Short Grammar Questions


#1880

Very interesting! Thank you! :blush:


#1881

Recently, there was a lenghty article on Tofugu on the subject of transitive and intransitive verbs:

Enjoy!


#1882

Can someone please explain the difference between のです/んです and でしょう.

From what I can understand you are essentially saying something is probable but are looking for reassurance or agreement?

I can’t really understand the difference between them though.

Thanks


#1883

I learned those as marking an explanation. The literal translation of “…のです” is “The thing is, …” which has a similar purpose in English.

They can also be used in a question to ask for an explanation or show that you are interested in the answer, but they would have the question marker か after です in that case.


#1884

Um what is the difference between 連れる and 連れてくる ?
On Jisho it says that both of them mean “to bring (someone) along”.
Is there any specific use for each of them or something?


#1885

くる is an auxiliary verb, you can read more about them here: https://www.wasabi-jpn.com/japanese-grammar/helping-verbs/

In the case of this definition they’re probably using the standard meaning of 来る, “to come,” so it’s like saying “bring (someone) along and come” which sounds awkward in English, but is a very common construction in Japanese.


#1886

Hmm I think I understand the usage of each one after I read this…
Thank you very much! I am still very behind in grammar and I am gradually catching up.


#1887

I’m trying to learn として and にとって and I came across this sentence on Imabi:
image
Could someone explain to me why using として here is wrong? I’m not sure what point they’re trying to make here. Thanks :slight_smile:
There’s also this sentence which I don’t understand:
image
EDIT Wait I think I’ve figured the second one out. It’s talking about the conditions of being a masterpiece, right? :thinking:


#1888

Hardly an expert, but here are my two cents. My understanding is that として means “in the capacity of”. It is usually translated as “as”. For example.

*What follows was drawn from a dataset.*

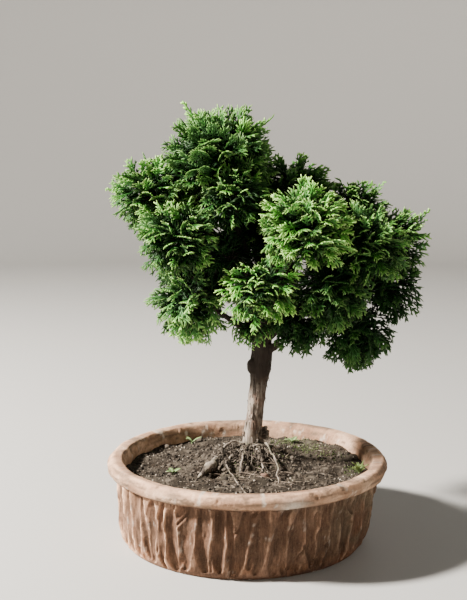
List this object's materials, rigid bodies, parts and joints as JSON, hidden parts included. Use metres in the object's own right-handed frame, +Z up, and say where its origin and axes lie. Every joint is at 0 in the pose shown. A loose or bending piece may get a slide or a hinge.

私は医者としてあなたに言います (watashi wa isha toshite anata ni iimasu)

would mean “I am telling you (this), in my position as a doctor”, or more simply “As a doctor, I tell you (this)”.

Example sentence 5 is weird grammatically because it literally says something along the lines of “(this object), it being a masterpiece, make”. Nothing in the sentence is telling you what happens to the object in its “state” of being a masterpiece.

What is expected is that we describe something about the object in its capacity as a masterpiece.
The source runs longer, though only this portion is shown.